Afinal, o jogo nem importava mesmo, era a possibilidade
de uma boa história que estava ali, entre ele e o gol.
As crônicas escritas por Nelson são até hoje estudadas
em seus aspectos formais e também em seu conteúdo. Com
sua escrita despojada e irônica, o escritor conquistou
milhares de leitores ao longo dos anos em que se dedicou
a escrever sobre futebol, sobre o Brasil — “a pátria de
chuteiras” — frase que se tornou jargão na voz de muitos
locutores até os dias de hoje. Romancista e dramaturgo,
Nelson trouxe para o âmbito da crônica a paixão pela
literatura que compartilhou com o futebol.

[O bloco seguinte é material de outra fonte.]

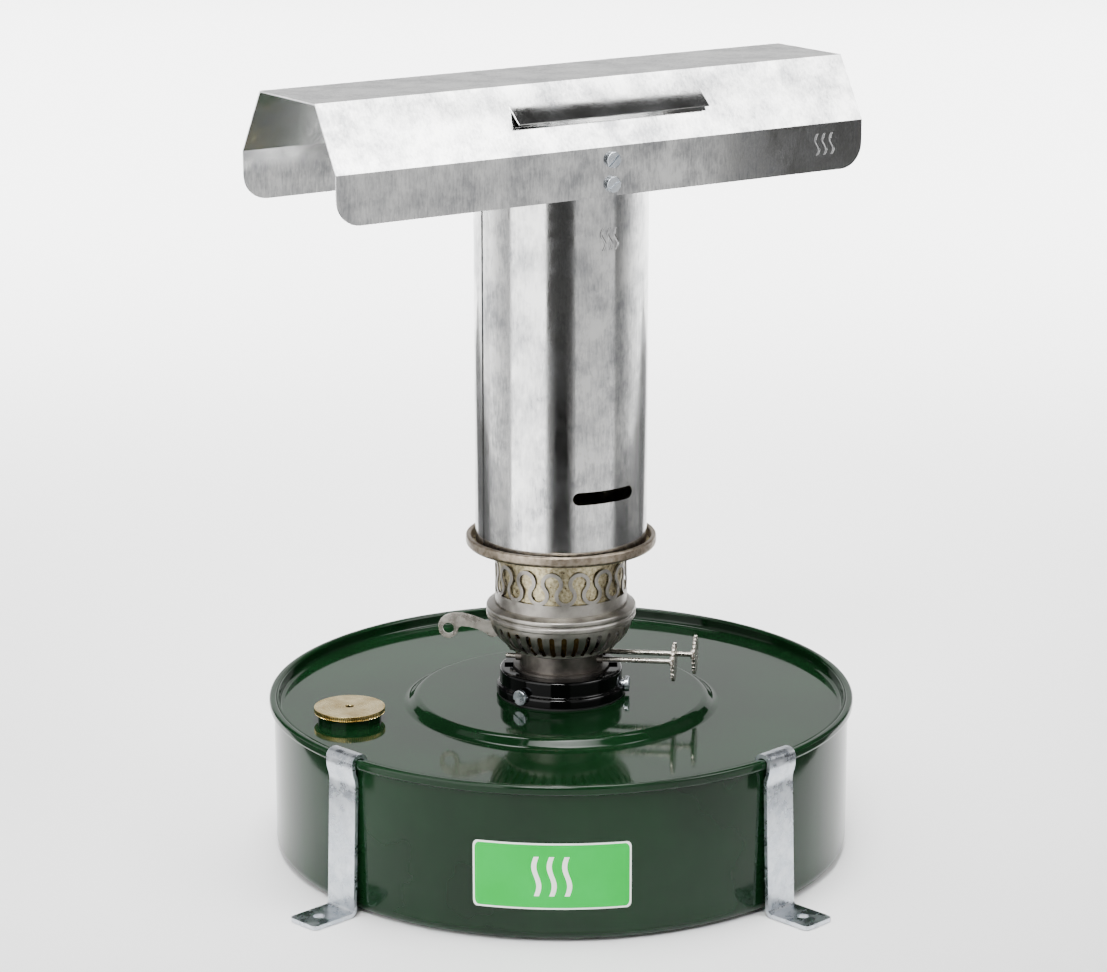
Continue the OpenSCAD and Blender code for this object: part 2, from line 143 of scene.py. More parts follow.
def between(tree, factor, low, high, start=0.35, end=0.65):
    """Maps a pattern's start..end to low..high."""
    return add(tree, "ShaderNodeMapRange", {
        "Value": factor, "From Min": start, "From Max": end,
        "To Min": low, "To Max": high}).outputs["Result"]


def two_tones(tree, factor, dark, light, start=0.35, end=0.65):
    """Colours a pattern from dark, at start, to light, at end."""
    ramp = add(tree, "ShaderNodeValToRGB", {"Fac": factor})
    first, last = ramp.color_ramp.elements
    first.position, first.color = start, srgb(dark)
    last.position, last.color = end, srgb(light)
    return ramp.outputs["Color"]


def relief(tree, surface, height, depth_mm, strength=1.0, under=None):
    """Feeds a pattern to the shader's normal as relief depth_mm deep."""
    inputs = {"Height": height, "Distance": depth_mm * MM, "Strength": strength}
    if under:
        inputs["Normal"] = under
    made = add(tree, "ShaderNodeBump", inputs).outputs["Normal"]
    tree.links.new(made, surface.inputs["Normal"])
    return made


def gloss_enamel(name, dark, light, peel_mm, smear):
    """Stoved gloss enamel on pressed steel: a deep even colour under a mirror-like skin
    that ripples like orange peel and is a little duller where hands have been."""
    made, tree, surface, place = start_material(name, Metallic=0.0, IOR=1.3)
    tree.links.new(two_tones(tree, noise(tree, place, 60), dark, light), surface.inputs["Base Color"])
    tree.links.new(between(tree, noise(tree, place, 34, 4), *smear), surface.inputs["Roughness"])
    relief(tree, surface, noise(tree, place, peel_mm, 1), 0.02, 0.35)
    return made


def stretched(tree, place, factor):
    """Coordinates squeezed along Z, so that lumps come out factor times as tall as wide."""
    return add(tree, "ShaderNodeMapping", {"Vector": place, "Scale": (1, 1, 1 / factor)}).outputs[0]


def galvanised_sheet():
    """Galvanised sheet, bright but never even: cloudy grey patches, fine upright streaks left
    by the coating rolls, faint crystal edges, and a slow oil-can wobble in the flat."""
    made, tree, surface, place = start_material("galvanised_sheet", Metallic=1.0)
    cloud = noise(tree, place, 19, 5, 0.6)
    streak = noise(tree, stretched(tree, place, 5), 1.3, 4, 0.7)
    crystal = add(tree, "ShaderNodeTexVoronoi", {"Vector": place, "Scale": 1 / (5 * MM), "Randomness": 1.0})
    facet = add(tree, "ShaderNodeSeparateColor", {"Color": crystal.outputs["Color"]}).outputs[0]
    tone = add(tree, "ShaderNodeMath", {0: streak, 1: 0.55, 2: cloud}, operation="MULTIPLY_ADD").outputs[0]
    tone = add(tree, "ShaderNodeMath", {0: facet, 1: 0.06, 2: tone}, operation="MULTIPLY_ADD").outputs[0]
    tree.links.new(two_tones(tree, tone, "#97989a", "#dddddb", 0.58, 0.96), surface.inputs["Base Color"])
    tree.links.new(between(tree, tone, 0.24, 0.09, 0.6, 1.0), surface.inputs["Roughness"])
    dents = relief(tree, surface, noise(tree, place, 46, 2), 0.5, 0.22)
    relief(tree, surface, streak, 0.012, 0.5, dents)
    return made


def bare_metal(name, dark, light, roughness, lump_mm, grain_mm, depth_mm):
    """Plated or passivated steel and brass: one metal with cloudy tone and a fine matt grain."""
    made, tree, surface, place = start_material(name, Metallic=1.0)
    cloud = noise(tree, place, lump_mm, 5, 0.6)
    tree.links.new(two_tones(tree, cloud, dark, light), surface.inputs["Base Color"])
    tree.links.new(between(tree, cloud, *roughness), surface.inputs["Roughness"])
    relief(tree, surface, noise(tree, place, grain_mm, 2), depth_mm, 0.5)
    return made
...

Eduardo Galeano por sua vez, escreve sobre as obscuras
histórias do futebol, um mundo paralelo ao que é
assistido nas partidas sob os fortes holofotes dos
estádios ou em dias ensolarados. O escritor uruguaio,
auto-declarado um perna de pau, coloca nas palavras, nas
histórias que recria, ainda que breves, situações,
acontecimentos e relações que o torcedores —
espectadores de apenas um possível ponto de visão — não
chegaram a conhecer. E outras histórias da própria
origem do esporte, das suas relações com o mundo, com a
literatura (até mesmo Shakespeare) Futebol, para
Galeano, além de uma paixão, era também política. Prova
substancial de que tudo o que nos cerca é constituído de
faces que desconhecemos.
Jorge Luís Borges não gostava de futebol. Não gostava
mesmo, dizia que era uma estupidez e criticava a
popularidade do esporte. Gosto muito de Borges,
principalmente de seus prefácios, lendo Prólogos, com um
prólogo de prólogos, livro que é uma compilação dos
prólogos e apresentações escritos por Borges é que
desenvolvi meu gosto por apresentações. Apesar das
muitas semelhanças entres os gostos do escritor
argentino e os meus, no futebol divergimos. Desde a
infância o esporte bretão convidava-me a doar a minha
atenção em noventa minutos de partida. E as inúmeras
tentativas de praticar o esporte, resignaram-me à
literatura e a predileção pela não execução de uma vida
esportiva. Não havia como contestar a natureza: sou uma
criatura da escrivaninha e da pena, a bola de futebol,
deixo-a aos nobres esportistas que nasceram com o
talento que a mim os deuses não contemplaram.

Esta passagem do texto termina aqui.